Entries with model source code:
----

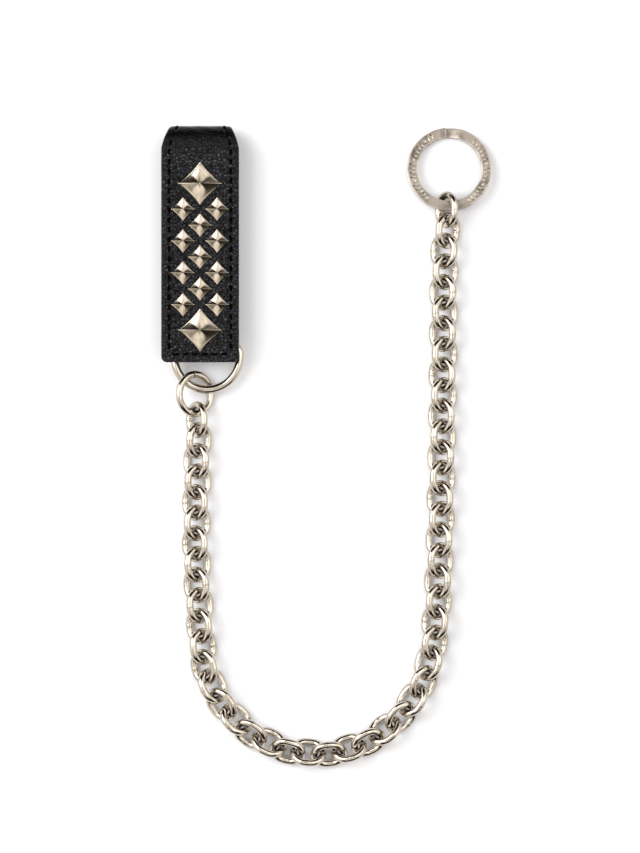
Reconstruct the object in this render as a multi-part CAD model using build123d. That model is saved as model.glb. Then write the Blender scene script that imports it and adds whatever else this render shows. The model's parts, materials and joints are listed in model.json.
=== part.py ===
from build123d import *
from math import asin, cos, degrees, radians, sin, sqrt
import os

# A wallet chain, lying on its back: a studded leather belt loop with a snap, a D-ring, a jump ring,
# fifty cable links laid out in a U, and a flat split key ring.
# Millimetres, +Z up. The origin is the middle of the belt loop's back face, +X runs across the loop,
# and +Y runs along it from the D-ring towards the fold.

# ---- belt loop: one strap, folded over at +Y, its front flap coming down over the D-ring's bar ----
LOOP_LENGTH = 91.6
LOOP_HEIGHT = 12.6
FLAP_WIDTH = 30.0
FLAP_CORNER = 2.2
STRAP_WIDTH = 24.2
LEATHER = 1.8
LINING = 1.2
FOLD_REACH = 9.4
FOLD_END = LOOP_LENGTH / 2
FOLD_START = FOLD_END - FOLD_REACH
FOLD_MID = LOOP_HEIGHT / 2
FLAP_END = -LOOP_LENGTH / 2
STRAP = LEATHER + LINING
FLAP_UNDERSIDE = LOOP_HEIGHT - STRAP

# ---- keeper: the strap's narrow end, wrapped round the D-ring's bar and sewn down on the strap ----
BAR_Y = -39.9
BAR_Z = 5.0
WRAP_RADIUS = 2.0
KEEPER_WIDTH = 16.0
KEEPER_TAPER_START = -31.0
KEEPER_TAPER_END = -37.0
TAB_SLOPE = 40.0
TAB_END = -28.0

# ---- D-ring and jump ring ----
D_WIRE = 3.2
D_RADIUS = 12.6
D_CENTRE = (2.5, -43.7)
D_CORNER = 2.4
JUMP_WIRE = 2.8
JUMP_RADIUS = 7.65
JUMP_CENTRE = (-2.05, -58.0)
JUMP_LEAN = 38.0
JUMP_SEAM_AT = 98.5
JUMP_SEAM = 1.0

# ---- chain: identical oval links, leaning left and right in turn along a U-shaped route ----
LINK_COUNT = 50
PITCH = 8.0
LINK_WIRE = 2.8
LINK_LENGTH = 14.4
LINK_WIDTH = 12.8
LINK_LEAN = 41.0
END_LINK_LEAN = 54.0
NEXT_TO_END_LEAN = 46.0
LINK_OFFSET = 0.45
CHAIN_ROUTE = [
    (-1.0, -64.0),
    (-1.2, -82.0),
    (-1.8, -108.5),
    (-1.2, -132.0),
    (0.1, -151.0),
    (2.6, -167.5),
    (9.9, -180.3),
    (21.7, -191.2),
    (35.9, -196.8),
    (51.7, -197.2),
    (66.1, -192.3),
    (78.4, -182.1),
    (87.0, -168.3),
    (90.8, -152.0),
    (92.2, -134.0),
    (93.1, -107.0),
    (93.8, -68.0),
    (94.3, -29.4),
    (94.7, -4.3),
    (95.6, 8.0),
    (97.0, 18.5),
]

# ---- split key ring: flat wire, two turns, joined by a short ramp from the upper turn to the lower ----
RING_RADIUS = 14.42
RING_BAND = 3.75
RING_TURN = 1.1
RING_GAP = 0.1
RING_NEAR_HEIGHT = 5.32
RING_BEHIND_JOINT = 2.45
RING_SIDE_STEP = -0.3
RAMP_ANGLE = 28.0
RAMP_AT = 95.0
RING_THICKNESS = 2 * RING_TURN + RING_GAP

# ---- studs: four-cornered pyramids with hollow sides, each on a post through the front leather ----
LARGE_STUD = 8.4
LARGE_STUD_HEIGHT = 4.0
SMALL_STUD = 4.6
SMALL_STUD_HEIGHT = 2.2
STUD_RIM = 0.4
STUD_HOLLOW = 0.64
STUD_TIP = 0.03
POST_RADIUS = 0.9
POST_HOLE = 1.0
LARGE_STUD_Y = (23.2, -33.4)
STUD_COLUMN = 6.6
STUD_ROW = 12.3
PAIR_ROW_Y = 13.3
SINGLE_ROW_Y = 7.1
PAIR_ROWS = 4
SINGLE_ROWS = 3

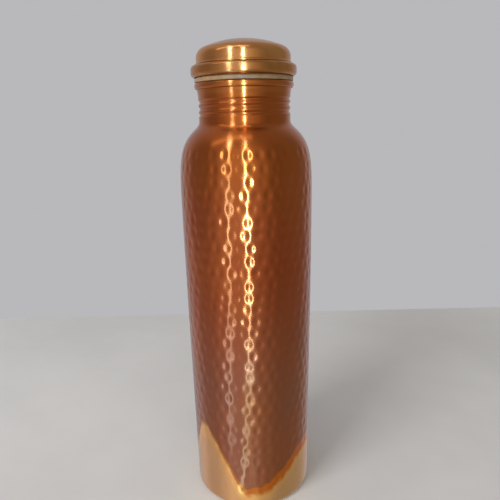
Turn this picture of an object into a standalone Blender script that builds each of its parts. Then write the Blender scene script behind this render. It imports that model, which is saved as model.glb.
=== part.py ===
"""Hammered copper water bottle with a screw-in stopper lid, built from its separate pressed pieces.

World frame: metres, +Z up, origin at the centre of the foot on the surface that the bottle stands on.
The lid turns anticlockwise about +Z and climbs one thread pitch a turn.
All sizes below are millimetres and are turned into metres as each mesh is made.
"""
import math

import bpy

MM = 0.001
SEGMENTS = 32            # flat sides round every turned piece
GAP = 0.3                # clearance left between pieces that touch on the real bottle

# Bottle body: one drawn copper sheet from the foot to the rolled lip.
BODY_SHEET = 0.6
FOOT_RADIUS = 35.1       # at the top of the rounded foot corner
FOOT_CORNER = 3.2
FOOT_FLANGE_INNER = 27.5
SHOULDER_RADIUS = 37.0   # widest, under the shoulder
SHOULDER_START = 183.0   # height where the wall begins to close in
SHOULDER_PULLS = ((SHOULDER_RADIUS, 205.2), (36.0, 211.8))
SHOULDER_END = (27.1, 219.1)
WALL_BULGE = (36.2, 85.0)  # the wall stands out a little from a straight cone
NECK_RADIUS = 25.1       # outside of the plain neck
NECK_START = 222.3       # height where the shoulder has become the neck
NECK_FLARE = 0.4         # how far the neck has opened out where it meets the lip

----

DIRECTIONS:
Each line of the material should be echoed exactly.

EXERCISE SOLUTION:
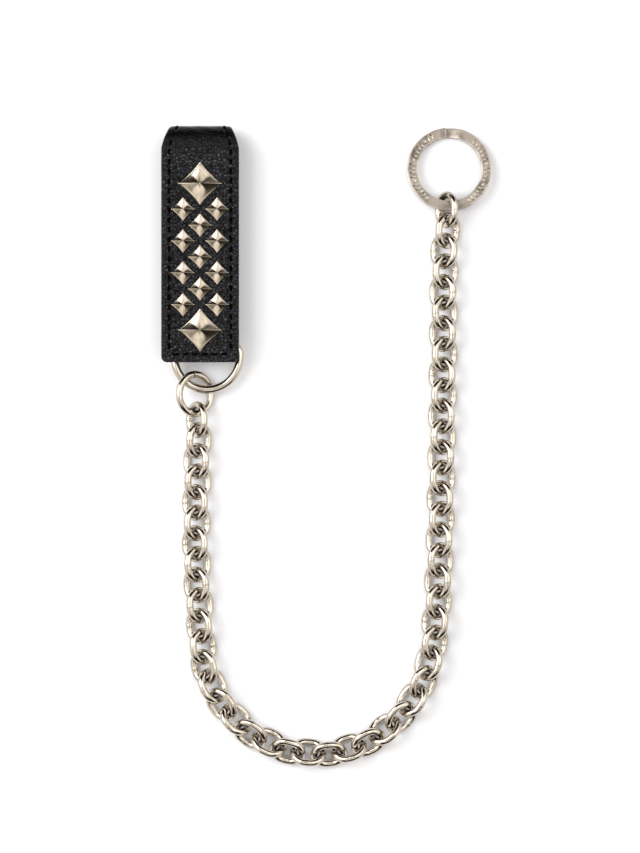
Reconstruct the object in this render as a multi-part CAD model using build123d. That model is saved as model.glb. Then write the Blender scene script that imports it and adds whatever else this render shows. The model's parts, materials and joints are listed in model.json.
=== part.py ===
from build123d import *
from math import asin, cos, degrees, radians, sin, sqrt
import os

# A wallet chain, lying on its back: a studded leather belt loop with a snap, a D-ring, a jump ring,
# fifty cable links laid out in a U, and a flat split key ring.
# Millimetres, +Z up. The origin is the middle of the belt loop's back face, +X runs across the loop,
# and +Y runs along it from the D-ring towards the fold.

# ---- belt loop: one strap, folded over at +Y, its front flap coming down over the D-ring's bar ----
LOOP_LENGTH = 91.6
LOOP_HEIGHT = 12.6
FLAP_WIDTH = 30.0
FLAP_CORNER = 2.2
STRAP_WIDTH = 24.2
LEATHER = 1.8
LINING = 1.2
FOLD_REACH = 9.4
FOLD_END = LOOP_LENGTH / 2
FOLD_START = FOLD_END - FOLD_REACH
FOLD_MID = LOOP_HEIGHT / 2
FLAP_END = -LOOP_LENGTH / 2
STRAP = LEATHER + LINING
FLAP_UNDERSIDE = LOOP_HEIGHT - STRAP

# ---- keeper: the strap's narrow end, wrapped round the D-ring's bar and sewn down on the strap ----
BAR_Y = -39.9
BAR_Z = 5.0
WRAP_RADIUS = 2.0
KEEPER_WIDTH = 16.0
KEEPER_TAPER_START = -31.0
KEEPER_TAPER_END = -37.0
TAB_SLOPE = 40.0
TAB_END = -28.0

# ---- D-ring and jump ring ----
D_WIRE = 3.2
D_RADIUS = 12.6
D_CENTRE = (2.5, -43.7)
D_CORNER = 2.4
JUMP_WIRE = 2.8
JUMP_RADIUS = 7.65
JUMP_CENTRE = (-2.05, -58.0)
JUMP_LEAN = 38.0
JUMP_SEAM_AT = 98.5
JUMP_SEAM = 1.0

# ---- chain: identical oval links, leaning left and right in turn along a U-shaped route ----
LINK_COUNT = 50
PITCH = 8.0
LINK_WIRE = 2.8
LINK_LENGTH = 14.4
LINK_WIDTH = 12.8
LINK_LEAN = 41.0
END_LINK_LEAN = 54.0
NEXT_TO_END_LEAN = 46.0
LINK_OFFSET = 0.45
CHAIN_ROUTE = [
    (-1.0, -64.0),
    (-1.2, -82.0),
    (-1.8, -108.5),
    (-1.2, -132.0),
    (0.1, -151.0),
    (2.6, -167.5),
    (9.9, -180.3),
    (21.7, -191.2),
    (35.9, -196.8),
    (51.7, -197.2),
    (66.1, -192.3),
    (78.4, -182.1),
    (87.0, -168.3),
    (90.8, -152.0),
    (92.2, -134.0),
    (93.1, -107.0),
    (93.8, -68.0),
    (94.3, -29.4),
    (94.7, -4.3),
    (95.6, 8.0),
    (97.0, 18.5),
]

# ---- split key ring: flat wire, two turns, joined by a short ramp from the upper turn to the lower ----
RING_RADIUS = 14.42
RING_BAND = 3.75
RING_TURN = 1.1
RING_GAP = 0.1
RING_NEAR_HEIGHT = 5.32
RING_BEHIND_JOINT = 2.45
RING_SIDE_STEP = -0.3
RAMP_ANGLE = 28.0
RAMP_AT = 95.0
RING_THICKNESS = 2 * RING_TURN + RING_GAP

# ---- studs: four-cornered pyramids with hollow sides, each on a post through the front leather ----
LARGE_STUD = 8.4
LARGE_STUD_HEIGHT = 4.0
SMALL_STUD = 4.6
SMALL_STUD_HEIGHT = 2.2
STUD_RIM = 0.4
STUD_HOLLOW = 0.64
STUD_TIP = 0.03
POST_RADIUS = 0.9
POST_HOLE = 1.0
LARGE_STUD_Y = (23.2, -33.4)
STUD_COLUMN = 6.6
STUD_ROW = 12.3
PAIR_ROW_Y = 13.3
SINGLE_ROW_Y = 7.1
PAIR_ROWS = 4
SINGLE_ROWS = 3

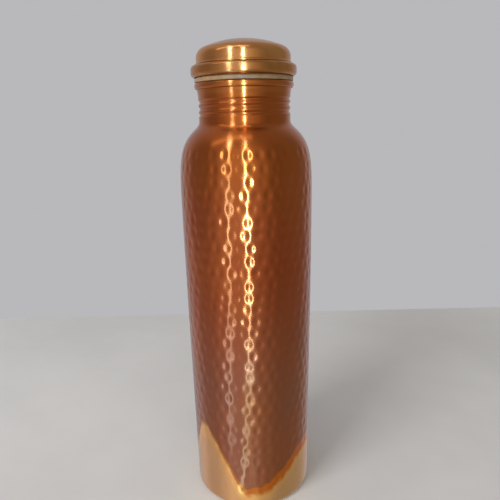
Turn this picture of an object into a standalone Blender script that builds each of its parts. Then write the Blender scene script behind this render. It imports that model, which is saved as model.glb.
=== part.py ===
"""Hammered copper water bottle with a screw-in stopper lid, built from its separate pressed pieces.

World frame: metres, +Z up, origin at the centre of the foot on the surface that the bottle stands on.
The lid turns anticlockwise about +Z and climbs one thread pitch a turn.
All sizes below are millimetres and are turned into metres as each mesh is made.
"""
import math

import bpy

MM = 0.001
SEGMENTS = 32            # flat sides round every turned piece
GAP = 0.3                # clearance left between pieces that touch on the real bottle

# Bottle body: one drawn copper sheet from the foot to the rolled lip.
BODY_SHEET = 0.6
FOOT_RADIUS = 35.1       # at the top of the rounded foot corner
FOOT_CORNER = 3.2
FOOT_FLANGE_INNER = 27.5
SHOULDER_RADIUS = 37.0   # widest, under the shoulder
SHOULDER_START = 183.0   # height where the wall begins to close in
SHOULDER_PULLS = ((SHOULDER_RADIUS, 205.2), (36.0, 211.8))
SHOULDER_END = (27.1, 219.1)
WALL_BULGE = (36.2, 85.0)  # the wall stands out a little from a straight cone
NECK_RADIUS = 25.1       # outside of the plain neck
NECK_START = 222.3       # height where the shoulder has become the neck
NECK_FLARE = 0.4         # how far the neck has opened out where it meets the lip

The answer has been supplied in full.